Given problem :: Keep to the lines between the one holding "return new THREE.BufferGeometry()" and the one holding "point = shown.matrix_world", inclusive, and write them out exactly.

Task inputs ::
= = =

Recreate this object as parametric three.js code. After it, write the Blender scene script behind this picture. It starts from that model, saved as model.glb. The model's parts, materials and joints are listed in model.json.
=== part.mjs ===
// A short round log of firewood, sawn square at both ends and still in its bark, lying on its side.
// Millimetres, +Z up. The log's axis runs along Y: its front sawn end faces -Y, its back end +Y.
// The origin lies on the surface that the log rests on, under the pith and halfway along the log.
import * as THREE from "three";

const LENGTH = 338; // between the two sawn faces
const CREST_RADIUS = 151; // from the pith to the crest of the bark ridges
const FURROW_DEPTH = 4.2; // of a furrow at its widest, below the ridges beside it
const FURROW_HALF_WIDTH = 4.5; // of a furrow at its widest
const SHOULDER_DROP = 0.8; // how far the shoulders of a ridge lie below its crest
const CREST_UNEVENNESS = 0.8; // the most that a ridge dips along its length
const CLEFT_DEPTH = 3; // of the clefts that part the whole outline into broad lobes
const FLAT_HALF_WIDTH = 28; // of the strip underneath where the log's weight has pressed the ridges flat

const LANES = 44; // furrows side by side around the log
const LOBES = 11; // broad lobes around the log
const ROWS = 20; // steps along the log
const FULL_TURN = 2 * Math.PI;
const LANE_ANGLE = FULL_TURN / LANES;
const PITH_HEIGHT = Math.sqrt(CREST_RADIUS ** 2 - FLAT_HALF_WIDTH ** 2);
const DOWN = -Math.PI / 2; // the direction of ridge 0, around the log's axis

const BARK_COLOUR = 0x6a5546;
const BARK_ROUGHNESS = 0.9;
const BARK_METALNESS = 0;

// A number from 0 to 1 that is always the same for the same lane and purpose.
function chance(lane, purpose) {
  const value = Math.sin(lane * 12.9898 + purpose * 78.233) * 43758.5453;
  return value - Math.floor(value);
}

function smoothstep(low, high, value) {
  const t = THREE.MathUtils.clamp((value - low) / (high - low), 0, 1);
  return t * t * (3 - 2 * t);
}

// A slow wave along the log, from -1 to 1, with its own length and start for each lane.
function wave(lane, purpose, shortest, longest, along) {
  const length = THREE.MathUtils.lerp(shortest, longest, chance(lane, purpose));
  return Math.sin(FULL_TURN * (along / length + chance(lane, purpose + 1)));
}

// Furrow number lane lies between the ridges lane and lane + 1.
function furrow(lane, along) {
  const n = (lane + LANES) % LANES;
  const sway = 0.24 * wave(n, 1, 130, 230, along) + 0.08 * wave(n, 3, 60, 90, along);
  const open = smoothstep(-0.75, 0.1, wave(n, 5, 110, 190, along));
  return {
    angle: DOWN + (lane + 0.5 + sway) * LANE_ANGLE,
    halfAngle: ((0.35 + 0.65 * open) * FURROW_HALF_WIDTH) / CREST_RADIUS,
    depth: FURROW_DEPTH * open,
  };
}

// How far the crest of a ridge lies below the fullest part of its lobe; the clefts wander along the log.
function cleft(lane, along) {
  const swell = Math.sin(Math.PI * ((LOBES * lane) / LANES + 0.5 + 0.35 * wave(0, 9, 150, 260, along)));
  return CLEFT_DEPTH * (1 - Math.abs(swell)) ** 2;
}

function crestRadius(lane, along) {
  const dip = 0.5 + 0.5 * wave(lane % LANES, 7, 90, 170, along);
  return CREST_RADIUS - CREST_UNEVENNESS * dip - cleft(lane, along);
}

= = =

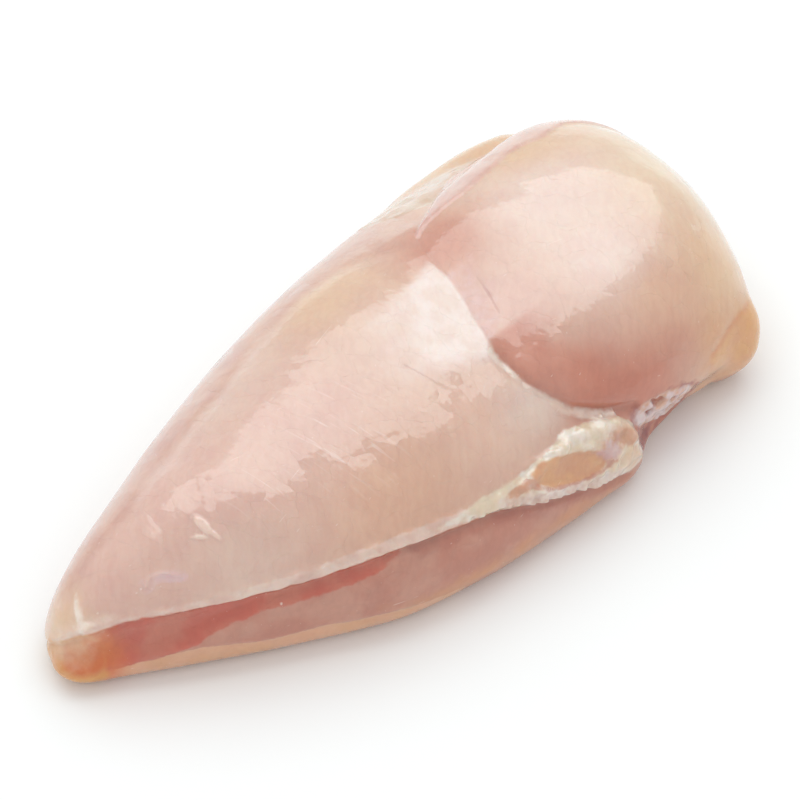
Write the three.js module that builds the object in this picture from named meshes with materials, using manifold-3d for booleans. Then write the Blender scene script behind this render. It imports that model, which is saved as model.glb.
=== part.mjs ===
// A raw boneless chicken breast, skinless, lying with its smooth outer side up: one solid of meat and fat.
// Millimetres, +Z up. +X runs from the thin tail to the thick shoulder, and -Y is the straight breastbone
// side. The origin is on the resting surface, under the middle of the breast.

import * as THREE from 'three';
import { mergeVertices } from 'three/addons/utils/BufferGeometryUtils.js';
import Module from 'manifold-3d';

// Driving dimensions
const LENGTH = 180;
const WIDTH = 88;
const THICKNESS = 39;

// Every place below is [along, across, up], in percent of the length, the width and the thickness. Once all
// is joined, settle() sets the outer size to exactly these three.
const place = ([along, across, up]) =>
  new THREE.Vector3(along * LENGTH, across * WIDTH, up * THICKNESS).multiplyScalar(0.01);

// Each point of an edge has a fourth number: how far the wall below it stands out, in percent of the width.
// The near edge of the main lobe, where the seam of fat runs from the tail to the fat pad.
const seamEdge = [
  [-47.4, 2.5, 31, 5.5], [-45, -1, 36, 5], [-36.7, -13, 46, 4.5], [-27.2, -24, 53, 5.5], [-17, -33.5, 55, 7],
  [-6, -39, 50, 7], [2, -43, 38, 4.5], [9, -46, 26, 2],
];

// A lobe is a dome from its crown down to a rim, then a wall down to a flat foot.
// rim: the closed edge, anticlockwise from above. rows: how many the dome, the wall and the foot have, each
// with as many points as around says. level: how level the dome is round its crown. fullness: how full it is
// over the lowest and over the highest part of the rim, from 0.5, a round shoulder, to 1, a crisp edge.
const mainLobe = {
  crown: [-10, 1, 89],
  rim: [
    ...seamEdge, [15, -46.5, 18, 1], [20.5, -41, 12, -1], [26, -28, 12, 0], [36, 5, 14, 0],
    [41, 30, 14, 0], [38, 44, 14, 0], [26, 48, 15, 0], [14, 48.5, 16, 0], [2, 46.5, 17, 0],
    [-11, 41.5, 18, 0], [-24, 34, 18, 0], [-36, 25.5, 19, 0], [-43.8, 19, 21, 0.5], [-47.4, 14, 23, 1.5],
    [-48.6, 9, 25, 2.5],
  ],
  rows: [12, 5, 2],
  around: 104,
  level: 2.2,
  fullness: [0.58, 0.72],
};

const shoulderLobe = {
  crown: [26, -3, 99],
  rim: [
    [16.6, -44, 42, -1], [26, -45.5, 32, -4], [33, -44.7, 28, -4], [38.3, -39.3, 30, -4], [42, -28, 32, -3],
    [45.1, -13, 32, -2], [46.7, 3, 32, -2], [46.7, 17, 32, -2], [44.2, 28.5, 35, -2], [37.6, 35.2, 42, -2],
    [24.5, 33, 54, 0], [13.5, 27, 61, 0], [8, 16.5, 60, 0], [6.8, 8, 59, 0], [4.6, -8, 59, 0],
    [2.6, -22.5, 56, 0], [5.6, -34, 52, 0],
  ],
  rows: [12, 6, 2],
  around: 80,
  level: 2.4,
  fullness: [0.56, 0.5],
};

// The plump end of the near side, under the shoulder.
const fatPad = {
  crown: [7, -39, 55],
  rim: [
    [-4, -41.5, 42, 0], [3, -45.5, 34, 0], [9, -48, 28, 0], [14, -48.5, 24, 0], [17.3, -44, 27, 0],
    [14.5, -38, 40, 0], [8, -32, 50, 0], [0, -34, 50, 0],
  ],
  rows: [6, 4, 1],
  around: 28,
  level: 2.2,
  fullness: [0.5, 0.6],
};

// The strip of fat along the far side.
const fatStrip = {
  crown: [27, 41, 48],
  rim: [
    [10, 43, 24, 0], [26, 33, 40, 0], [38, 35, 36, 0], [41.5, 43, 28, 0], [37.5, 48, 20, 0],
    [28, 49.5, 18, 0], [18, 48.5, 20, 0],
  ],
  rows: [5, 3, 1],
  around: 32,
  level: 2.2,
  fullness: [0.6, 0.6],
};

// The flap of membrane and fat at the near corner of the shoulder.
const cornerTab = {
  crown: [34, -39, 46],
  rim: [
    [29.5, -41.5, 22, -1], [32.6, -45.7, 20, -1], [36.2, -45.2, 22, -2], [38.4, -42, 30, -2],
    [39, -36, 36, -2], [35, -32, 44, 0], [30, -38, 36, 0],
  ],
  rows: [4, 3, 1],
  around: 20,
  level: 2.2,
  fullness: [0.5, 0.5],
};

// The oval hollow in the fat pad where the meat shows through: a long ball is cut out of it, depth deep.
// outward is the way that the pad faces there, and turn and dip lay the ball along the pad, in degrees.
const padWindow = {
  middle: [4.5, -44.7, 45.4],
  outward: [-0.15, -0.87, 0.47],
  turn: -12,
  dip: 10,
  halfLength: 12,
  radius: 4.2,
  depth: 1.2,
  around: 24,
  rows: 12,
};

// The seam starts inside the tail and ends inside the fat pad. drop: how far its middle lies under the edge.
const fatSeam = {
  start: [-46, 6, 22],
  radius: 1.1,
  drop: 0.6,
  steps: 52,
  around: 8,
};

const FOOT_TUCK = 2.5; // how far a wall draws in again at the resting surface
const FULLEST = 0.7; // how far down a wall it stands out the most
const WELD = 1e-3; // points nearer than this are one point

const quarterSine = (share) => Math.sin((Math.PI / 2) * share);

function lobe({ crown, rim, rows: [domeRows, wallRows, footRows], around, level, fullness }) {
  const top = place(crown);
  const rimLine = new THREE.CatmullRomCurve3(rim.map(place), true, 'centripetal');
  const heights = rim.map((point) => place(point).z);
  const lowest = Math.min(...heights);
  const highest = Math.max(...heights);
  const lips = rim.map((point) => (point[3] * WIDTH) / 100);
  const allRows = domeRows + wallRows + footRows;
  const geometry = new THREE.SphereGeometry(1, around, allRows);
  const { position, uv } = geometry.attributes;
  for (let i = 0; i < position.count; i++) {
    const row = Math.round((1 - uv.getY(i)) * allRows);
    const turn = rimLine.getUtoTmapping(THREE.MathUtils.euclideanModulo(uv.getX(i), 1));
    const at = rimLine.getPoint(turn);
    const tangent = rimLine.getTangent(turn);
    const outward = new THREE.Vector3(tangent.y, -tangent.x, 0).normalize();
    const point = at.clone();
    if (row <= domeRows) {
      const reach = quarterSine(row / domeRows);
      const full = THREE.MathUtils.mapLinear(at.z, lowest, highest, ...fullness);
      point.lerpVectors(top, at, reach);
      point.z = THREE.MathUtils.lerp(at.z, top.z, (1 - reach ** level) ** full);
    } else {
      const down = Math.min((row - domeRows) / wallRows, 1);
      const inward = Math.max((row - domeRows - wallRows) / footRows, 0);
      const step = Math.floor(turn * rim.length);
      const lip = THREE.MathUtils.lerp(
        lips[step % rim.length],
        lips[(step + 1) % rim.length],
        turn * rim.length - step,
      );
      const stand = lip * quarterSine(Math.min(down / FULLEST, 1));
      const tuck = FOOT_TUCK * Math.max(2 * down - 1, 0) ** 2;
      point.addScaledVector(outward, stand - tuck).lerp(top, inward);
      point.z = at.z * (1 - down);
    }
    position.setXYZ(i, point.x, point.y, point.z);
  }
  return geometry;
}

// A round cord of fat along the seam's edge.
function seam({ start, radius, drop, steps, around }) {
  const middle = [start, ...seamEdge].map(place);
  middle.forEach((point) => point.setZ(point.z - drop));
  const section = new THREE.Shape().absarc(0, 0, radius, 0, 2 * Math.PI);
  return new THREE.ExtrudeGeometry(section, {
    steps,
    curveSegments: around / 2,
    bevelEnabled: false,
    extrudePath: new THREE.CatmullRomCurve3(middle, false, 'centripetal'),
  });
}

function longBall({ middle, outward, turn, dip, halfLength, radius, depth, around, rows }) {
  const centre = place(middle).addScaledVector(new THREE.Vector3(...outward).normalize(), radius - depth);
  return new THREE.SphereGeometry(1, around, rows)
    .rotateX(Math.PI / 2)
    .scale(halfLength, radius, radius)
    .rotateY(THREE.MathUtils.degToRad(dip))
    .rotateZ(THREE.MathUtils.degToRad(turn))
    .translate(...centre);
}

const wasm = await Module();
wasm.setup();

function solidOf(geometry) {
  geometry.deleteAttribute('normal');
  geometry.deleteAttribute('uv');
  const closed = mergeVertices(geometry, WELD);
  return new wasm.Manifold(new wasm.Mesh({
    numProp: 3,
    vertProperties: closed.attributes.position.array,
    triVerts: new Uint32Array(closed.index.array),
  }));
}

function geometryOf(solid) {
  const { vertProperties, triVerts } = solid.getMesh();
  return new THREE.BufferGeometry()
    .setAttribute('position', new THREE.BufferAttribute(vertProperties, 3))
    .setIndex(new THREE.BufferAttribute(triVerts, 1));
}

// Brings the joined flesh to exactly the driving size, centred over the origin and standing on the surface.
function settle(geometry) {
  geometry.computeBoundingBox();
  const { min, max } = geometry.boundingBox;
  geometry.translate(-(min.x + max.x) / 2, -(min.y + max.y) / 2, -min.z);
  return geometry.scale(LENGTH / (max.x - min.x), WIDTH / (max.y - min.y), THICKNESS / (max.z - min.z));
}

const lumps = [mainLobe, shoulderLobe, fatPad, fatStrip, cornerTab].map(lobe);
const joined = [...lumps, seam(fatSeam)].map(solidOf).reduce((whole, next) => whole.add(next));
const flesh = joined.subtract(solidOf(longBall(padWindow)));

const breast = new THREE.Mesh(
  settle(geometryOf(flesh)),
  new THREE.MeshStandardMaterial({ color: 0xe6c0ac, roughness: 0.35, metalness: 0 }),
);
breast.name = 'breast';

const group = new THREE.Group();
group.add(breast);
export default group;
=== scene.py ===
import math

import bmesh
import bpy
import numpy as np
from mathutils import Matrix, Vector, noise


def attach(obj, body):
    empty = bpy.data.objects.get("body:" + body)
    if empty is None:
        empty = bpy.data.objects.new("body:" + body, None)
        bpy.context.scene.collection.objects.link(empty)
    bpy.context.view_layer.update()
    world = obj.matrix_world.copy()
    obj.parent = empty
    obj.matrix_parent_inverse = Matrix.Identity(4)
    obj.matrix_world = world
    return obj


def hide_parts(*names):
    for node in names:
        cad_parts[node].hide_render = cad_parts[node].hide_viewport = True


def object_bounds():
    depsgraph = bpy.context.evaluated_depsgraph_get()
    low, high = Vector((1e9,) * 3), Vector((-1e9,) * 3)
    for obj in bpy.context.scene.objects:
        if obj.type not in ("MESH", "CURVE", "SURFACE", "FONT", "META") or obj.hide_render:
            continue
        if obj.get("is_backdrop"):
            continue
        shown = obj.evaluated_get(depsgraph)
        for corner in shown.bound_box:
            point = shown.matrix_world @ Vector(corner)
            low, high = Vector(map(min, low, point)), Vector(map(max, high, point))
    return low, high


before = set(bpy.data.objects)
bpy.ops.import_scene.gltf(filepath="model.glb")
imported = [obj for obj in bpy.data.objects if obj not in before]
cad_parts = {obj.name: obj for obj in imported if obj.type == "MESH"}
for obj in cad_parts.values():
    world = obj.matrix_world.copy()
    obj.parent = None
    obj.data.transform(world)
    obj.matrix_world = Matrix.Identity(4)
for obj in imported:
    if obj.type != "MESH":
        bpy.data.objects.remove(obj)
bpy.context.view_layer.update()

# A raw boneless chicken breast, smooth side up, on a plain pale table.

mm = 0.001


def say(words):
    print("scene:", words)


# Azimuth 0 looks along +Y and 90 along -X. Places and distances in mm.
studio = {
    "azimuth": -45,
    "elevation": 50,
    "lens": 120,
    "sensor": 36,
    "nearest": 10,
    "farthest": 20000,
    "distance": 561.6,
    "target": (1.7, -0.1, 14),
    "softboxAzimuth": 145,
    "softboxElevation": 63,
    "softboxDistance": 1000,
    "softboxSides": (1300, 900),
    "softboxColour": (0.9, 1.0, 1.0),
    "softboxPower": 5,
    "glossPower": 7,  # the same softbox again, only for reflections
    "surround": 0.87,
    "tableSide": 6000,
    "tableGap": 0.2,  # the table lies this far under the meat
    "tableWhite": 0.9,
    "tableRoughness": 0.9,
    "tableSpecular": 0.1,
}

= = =

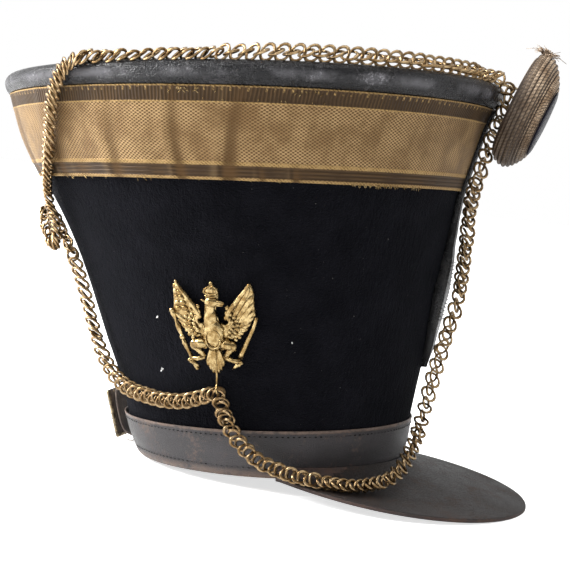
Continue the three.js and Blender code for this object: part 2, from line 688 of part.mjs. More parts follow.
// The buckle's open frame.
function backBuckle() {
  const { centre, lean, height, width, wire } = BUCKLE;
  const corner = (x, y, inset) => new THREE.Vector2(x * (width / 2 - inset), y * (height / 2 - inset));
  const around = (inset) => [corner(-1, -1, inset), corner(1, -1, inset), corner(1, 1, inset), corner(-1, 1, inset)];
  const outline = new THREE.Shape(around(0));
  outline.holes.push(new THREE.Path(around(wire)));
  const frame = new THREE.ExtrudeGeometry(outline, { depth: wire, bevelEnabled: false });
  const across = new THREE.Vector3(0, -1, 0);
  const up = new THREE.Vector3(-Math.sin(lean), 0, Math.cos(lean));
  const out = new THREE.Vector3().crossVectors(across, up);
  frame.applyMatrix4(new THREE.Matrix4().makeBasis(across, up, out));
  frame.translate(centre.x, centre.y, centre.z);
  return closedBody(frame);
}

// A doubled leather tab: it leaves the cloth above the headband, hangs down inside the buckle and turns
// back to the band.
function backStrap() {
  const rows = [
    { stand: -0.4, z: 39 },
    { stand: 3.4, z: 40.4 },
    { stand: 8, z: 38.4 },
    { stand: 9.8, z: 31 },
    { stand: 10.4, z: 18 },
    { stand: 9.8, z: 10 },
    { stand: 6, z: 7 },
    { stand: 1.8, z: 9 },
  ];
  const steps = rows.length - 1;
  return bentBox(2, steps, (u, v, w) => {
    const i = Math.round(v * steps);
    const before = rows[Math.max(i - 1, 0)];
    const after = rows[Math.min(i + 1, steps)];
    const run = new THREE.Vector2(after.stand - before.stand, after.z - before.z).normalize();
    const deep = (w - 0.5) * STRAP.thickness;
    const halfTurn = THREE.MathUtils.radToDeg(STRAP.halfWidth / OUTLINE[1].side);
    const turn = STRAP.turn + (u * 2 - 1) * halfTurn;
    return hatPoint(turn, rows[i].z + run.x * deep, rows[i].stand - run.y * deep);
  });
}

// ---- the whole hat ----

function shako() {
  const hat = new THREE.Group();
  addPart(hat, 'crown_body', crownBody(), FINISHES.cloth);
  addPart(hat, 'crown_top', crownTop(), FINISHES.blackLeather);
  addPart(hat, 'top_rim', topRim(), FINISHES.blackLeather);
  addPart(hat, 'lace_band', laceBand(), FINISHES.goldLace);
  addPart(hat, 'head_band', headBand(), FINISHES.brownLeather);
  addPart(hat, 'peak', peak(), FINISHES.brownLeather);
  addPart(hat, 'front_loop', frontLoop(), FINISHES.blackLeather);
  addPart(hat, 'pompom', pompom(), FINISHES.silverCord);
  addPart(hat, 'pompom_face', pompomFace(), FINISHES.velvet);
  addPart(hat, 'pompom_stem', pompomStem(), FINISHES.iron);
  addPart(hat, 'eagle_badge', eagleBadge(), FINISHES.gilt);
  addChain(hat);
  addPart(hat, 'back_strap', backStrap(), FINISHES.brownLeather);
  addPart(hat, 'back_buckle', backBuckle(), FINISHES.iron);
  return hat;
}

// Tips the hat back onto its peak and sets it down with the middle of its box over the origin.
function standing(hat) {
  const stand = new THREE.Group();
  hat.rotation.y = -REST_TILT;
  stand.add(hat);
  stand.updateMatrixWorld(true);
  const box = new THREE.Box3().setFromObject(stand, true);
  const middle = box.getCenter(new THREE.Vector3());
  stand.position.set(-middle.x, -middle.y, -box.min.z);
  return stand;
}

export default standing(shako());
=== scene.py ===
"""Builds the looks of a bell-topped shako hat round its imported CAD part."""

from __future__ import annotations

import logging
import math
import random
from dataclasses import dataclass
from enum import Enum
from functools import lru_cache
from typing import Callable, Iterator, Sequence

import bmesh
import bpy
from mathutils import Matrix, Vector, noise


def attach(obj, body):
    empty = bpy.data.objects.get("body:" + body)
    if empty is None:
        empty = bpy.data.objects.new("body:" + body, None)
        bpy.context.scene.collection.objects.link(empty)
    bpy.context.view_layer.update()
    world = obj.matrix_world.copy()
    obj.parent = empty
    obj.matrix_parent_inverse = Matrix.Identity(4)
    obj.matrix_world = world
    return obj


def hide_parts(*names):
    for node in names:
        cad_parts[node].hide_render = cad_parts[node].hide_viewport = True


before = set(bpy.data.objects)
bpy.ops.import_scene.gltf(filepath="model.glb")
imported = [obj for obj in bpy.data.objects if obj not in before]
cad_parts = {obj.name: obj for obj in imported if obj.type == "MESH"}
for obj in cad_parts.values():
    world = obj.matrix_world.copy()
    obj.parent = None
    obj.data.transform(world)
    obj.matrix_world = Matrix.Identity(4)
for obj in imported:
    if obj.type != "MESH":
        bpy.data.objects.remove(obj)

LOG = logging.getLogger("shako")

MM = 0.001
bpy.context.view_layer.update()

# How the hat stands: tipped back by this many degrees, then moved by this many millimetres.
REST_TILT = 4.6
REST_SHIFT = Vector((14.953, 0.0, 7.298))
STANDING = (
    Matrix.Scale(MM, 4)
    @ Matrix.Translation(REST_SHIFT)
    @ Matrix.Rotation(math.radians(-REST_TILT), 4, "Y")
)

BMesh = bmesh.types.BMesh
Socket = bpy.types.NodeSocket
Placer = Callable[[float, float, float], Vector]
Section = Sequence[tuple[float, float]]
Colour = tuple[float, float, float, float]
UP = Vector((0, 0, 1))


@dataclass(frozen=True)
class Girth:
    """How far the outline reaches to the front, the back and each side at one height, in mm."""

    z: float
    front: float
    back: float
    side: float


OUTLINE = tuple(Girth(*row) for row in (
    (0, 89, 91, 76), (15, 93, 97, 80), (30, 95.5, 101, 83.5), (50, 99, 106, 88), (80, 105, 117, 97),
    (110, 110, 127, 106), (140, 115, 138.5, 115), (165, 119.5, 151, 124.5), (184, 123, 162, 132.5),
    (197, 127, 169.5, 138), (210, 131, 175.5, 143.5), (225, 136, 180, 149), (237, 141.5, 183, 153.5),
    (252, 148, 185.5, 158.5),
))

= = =

Response for this exercise ::
  return new THREE.BufferGeometry()
    .setAttribute('position', new THREE.BufferAttribute(vertProperties, 3))
    .setIndex(new THREE.BufferAttribute(triVerts, 1));
}

// Brings the joined flesh to exactly the driving size, centred over the origin and standing on the surface.
function settle(geometry) {
  geometry.computeBoundingBox();
  const { min, max } = geometry.boundingBox;
  geometry.translate(-(min.x + max.x) / 2, -(min.y + max.y) / 2, -min.z);
  return geometry.scale(LENGTH / (max.x - min.x), WIDTH / (max.y - min.y), THICKNESS / (max.z - min.z));
}

const lumps = [mainLobe, shoulderLobe, fatPad, fatStrip, cornerTab].map(lobe);
const joined = [...lumps, seam(fatSeam)].map(solidOf).reduce((whole, next) => whole.add(next));
const flesh = joined.subtract(solidOf(longBall(padWindow)));

const breast = new THREE.Mesh(
  settle(geometryOf(flesh)),
  new THREE.MeshStandardMaterial({ color: 0xe6c0ac, roughness: 0.35, metalness: 0 }),
);
breast.name = 'breast';

const group = new THREE.Group();
group.add(breast);
export default group;
=== scene.py ===
import math

import bmesh
import bpy
import numpy as np
from mathutils import Matrix, Vector, noise


def attach(obj, body):
    empty = bpy.data.objects.get("body:" + body)
    if empty is None:
        empty = bpy.data.objects.new("body:" + body, None)
        bpy.context.scene.collection.objects.link(empty)
    bpy.context.view_layer.update()
    world = obj.matrix_world.copy()
    obj.parent = empty
    obj.matrix_parent_inverse = Matrix.Identity(4)
    obj.matrix_world = world
    return obj


def hide_parts(*names):
    for node in names:
        cad_parts[node].hide_render = cad_parts[node].hide_viewport = True


def object_bounds():
    depsgraph = bpy.context.evaluated_depsgraph_get()
    low, high = Vector((1e9,) * 3), Vector((-1e9,) * 3)
    for obj in bpy.context.scene.objects:
        if obj.type not in ("MESH", "CURVE", "SURFACE", "FONT", "META") or obj.hide_render:
            continue
        if obj.get("is_backdrop"):
            continue
        shown = obj.evaluated_get(depsgraph)
        for corner in shown.bound_box:
            point = shown.matrix_world @ Vector(corner)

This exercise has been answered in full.